Семь причин влюбиться в мужа - страница 24



- Ну, хочешь, в горшке с горохом, сметаной и перцем потушу?

- Знаешь, а вот на Мадаразаре их готовят в вине и с пряными травами…

- Не были мы на Мадаразаре, а потому не знаем. И вообще мы, должно быть, в поварском деле не разбираемся. Ишь, в вине ему подавай…

Чтобы задобрить засопевшую от обиды подругу, боцман поднялся, подкрутил усы, а потом, зайдя со спины, так крепко обнял, что тесемка, стягивающая горловину ее рубахи, не выдержав натиска, лопнула. Повариха ахнула и сомлела. Забыв о несчастном петухе, повернула голову для поцелуя. Неловко стукаясь об углы, парочка вывалилась из кухни, и вскоре из погребка, где для таких случаев был припасен тюфяк, раздались весьма характерные для любовных утех звуки. Одноглазый кот, что неторопливо умывался на подоконнике, немедленно бросил свое занятие. Ловко перепрыгнул на стол и, ухватив петуха за горло, поволок за печь.

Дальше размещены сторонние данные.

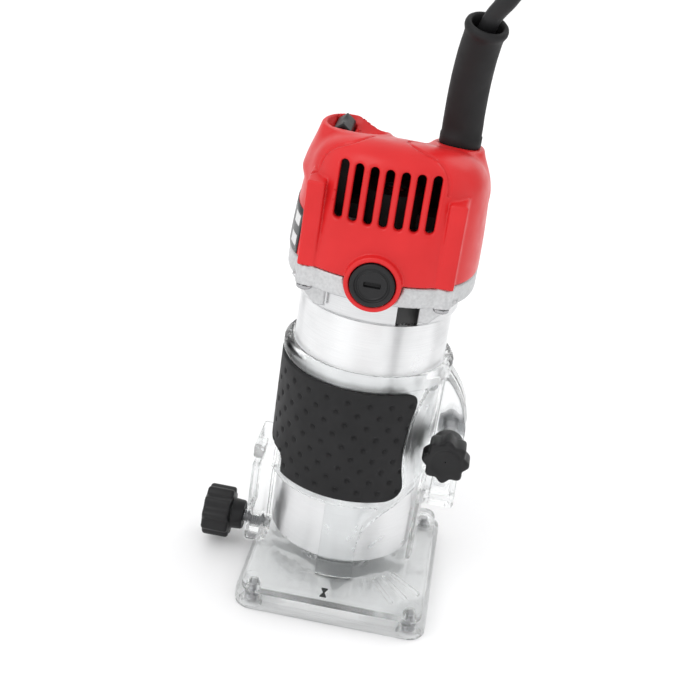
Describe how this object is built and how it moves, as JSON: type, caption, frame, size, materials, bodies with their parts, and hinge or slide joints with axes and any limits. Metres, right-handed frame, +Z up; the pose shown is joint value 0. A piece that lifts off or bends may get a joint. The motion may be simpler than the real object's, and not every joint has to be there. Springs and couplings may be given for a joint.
{
  "type": "trim router",
  "caption": "Corded woodworking trim router: motor barrel with moulded head, clamped in a clear plunge shoe with a guide lock, collet and free cord.",
  "frame": {"origin": "centre of the bounding box's bottom face, on the sole, without the free cord", "axes": "+Z up along the spindle, -Y towards the vents and windows of the front, +X towards the clamp, -X out of the guide face"},
  "size_m": [0.1143, 0.3071, 0.2995],
  "materials": {
    "clear_plastic": "clear moulded polycarbonate, polished",
    "soft_grip": "matt black",
    "black_plastic": "fine texture, satin",
    "red_plastic": "moulded, semi-gloss",
    "inner_plastic": "moulded",
    "housing_alloy": "machined barrel, as-cast flange",
    "bright_steel": "turned and plated",
    "dark_steel": "blackened",
    "copper_wire": "enamelled copper",
    "brass_fitting": "plain",
    "carbon_block": "pressed graphite"
  },
  "bodies": {
    "base": {"base_shoe": "clear_plastic", "sole_plate": "clear_plastic", "sole_screw_1": "bright_steel", "sole_screw_2": "bright_steel", "sole_screw_3": "bright_steel", "sole_screw_4": "bright_steel", "front_grip": "soft_grip", "rear_grip": "soft_grip", "centre_mark": "black_plastic", "clamp_nut": "bright_steel", "cord_hank": "soft_grip", "cord_tail": "soft_grip", "cord_tie": "black_plastic", "plug_body": "black_plastic", "plug_pin_1": "bright_steel", "plug_pin_2": "bright_steel"},
    "motor": {"motor_housing": "housing_alloy", "head_cover": "red_plastic", "head_screw_1": "bright_steel", "head_screw_2": "bright_steel", "head_screw_3": "bright_steel", "head_screw_4": "bright_steel", "front_brush_holder": "brass_fitting", "rear_brush_holder": "brass_fitting", "front_carbon_brush": "carbon_block", "rear_carbon_brush": "carbon_block", "front_brush_spring": "bright_steel", "rear_brush_spring": "bright_steel", "switch_body": "inner_plastic", "stator_core": "dark_steel", "field_coil_lower": "copper_wire", "field_coil_upper": "copper_wire", "lower_bearing": "bright_steel", "bearing_retainer": "dark_steel", "air_baffle": "inner_plastic", "upper_bearing": "bright_steel", "bearing_bridge": "inner_plastic", "rating_label": "black_plastic", "cord_boot": "soft_grip", "cord_lead": "soft_grip"},
    "spindle": {"spindle_shaft": "bright_steel", "collet": "bright_steel", "cooling_fan": "inner_plastic", "armature_core": "dark_steel", "winding_lower": "copper_wire", "winding_upper": "copper_wire", "commutator": "copper_wire"},
    "nut": {"collet_nut": "dark_steel"},
    "clamp": {"clamp_knob": "black_plastic", "clamp_screw": "bright_steel"},
    "guide_lock": {"guide_knob": "black_plastic", "guide_screw": "bright_steel"},
    "front_cap": {"front_brush_cap": "black_plastic"},
    "rear_cap": {"rear_brush_cap": "black_plastic"},
    "switch_rocker": {"rocker": "black_plastic"}
  },
  "joints": [
    {"name": "height_slide", "type": "slide", "parent": "base", "child": "motor", "axis": [0, 0, 1], "range_m": [-0.006, 0.03]},
    {"name": "spindle_spin", "type": "hinge", "parent": "motor", "child": "spindle", "pos_m": [0.00605, 0.00272, 0.06], "axis": [0, 0, 1], "continuous": true},
    {"name": "collet_nut_turn", "type": "hinge", "parent": "spindle", "child": "nut", "pos_m": [0.00605, 0.00272, 0.007], "axis": [0, 0, 1], "continuous": true},
    {"name": "clamp_knob_turn", "type": "hinge", "parent": "base", "child": "clamp", "pos_m": [0.04705, 0.00272, 0.0752], "axis": [0, 1, 0], "continuous": true},
    {"name": "guide_knob_turn", "type": "hinge", "parent": "base", "child": "guide_lock", "pos_m": [-0.04195, -0.00128, 0.015], "axis": [1, 0, 0], "continuous": true},
    {"name": "front_cap_turn", "type": "hinge", "parent": "motor", "child": "front_cap", "pos_m": [0.00605, -0.04028, 0.1563], "axis": [0, 1, 0], "continuous": true},
    {"name": "rear_cap_turn", "type": "hinge", "parent": "motor", "child": "rear_cap", "pos_m": [0.00605, 0.04572, 0.1563], "axis": [0, 1, 0], "continuous": true},
    {"name": "rocker_tilt", "type": "hinge", "parent": "motor", "child": "switch_rocker", "pos_m": [-0.01655, -0.00228, 0.2015], "axis": [1, 0, 0], "range_deg": [-10, 0]}
  ]
}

Вдовствующая королева в этот вечер обошлась без куриного бульона.

***

Лючия Фарикийская считалась женщиной необыкновенной красоты. Несмотря на взрослого сына, она выглядела свежо, и никто не дал бы ей тех лет, которые у дам определенного возраста принято умалчивать. Королева-мать, а после смерти супруга она приобрела именно такой статус, вызывала восхищение не только вечной молодостью, но и добрым нравом. Однако ей от природы не хватало характера, способности противостоять нападкам судьбы, нужной правителям жесткости, отчего она казалась хрупким цветком, способным растерять лепестки даже от легкого дуновения ветра. Нерешительность, страх ввязываться в спор, способность пасовать перед трудностями, частенько перерастающая в панические настроения, делали ее легкой добычей для агрессора. Пока король Вильхельм был жив, он оберегал любимую женщину, но теперь, после его внезапной кончины, Лючия и вовсе утратила твердость духа. Она искала опору в сыне, но не нашла ее в той мере, на какую рассчитывала: не все складывалось гладко в правящей семье Фарикии.

Утро Лючии начиналось традиционно: ее умывали, одевали и после легкого завтрака оставляли одну. Она любила это время суток. Здесь, в тайной комнате, ключ от которой хранился только у хозяйки покоев, вдовствующая королева чувствовала себя защищенной. Она саму себя сравнивала с жемчужиной, покоящейся в уютной раковине, и любое посягательство на извлечение ее из этой раковины воспринимала болезненно.

По заведенному еще покойным супругом порядку королеву нельзя было тревожить ни под каким, даже самым срочным, предлогом. Двери в ее покои в любом случае остались бы наглухо закрыты.

Кому как ни слугам знать добрый и даже робкий, совершенно не свойственный королевам, характер, но и они, сгорая от любопытства, гадали, чем же занимается Лючия в часы уединения.  Они замечали, что всякий раз, покидая тайную комнату, королева выглядела на удивление молодо, словно с упорством мага-часовщика поворачивала время вспять. И это неизбежно порождало слухи.

- Вот помяните мои слова, наша тихоня не так проста, как вы думаете, - прачка жгутом скрутила выполосканную простыню и с силой отжала ее. – Когда меня только взяли во дворец, она была совершенно седой. А поглядите на нее сейчас.

- Седая?! Да не может быть! – краснощекая девка, перемешивающая в кипящем баке белье, оторопело уставилась на товарку.

- Может! Чем, по-твоему, она занимается в секретной комнате?

- Я слышала, что можно омолодиться, намазав на лицо икру жабы, - встряла третья, локтем вытирая со лба пот.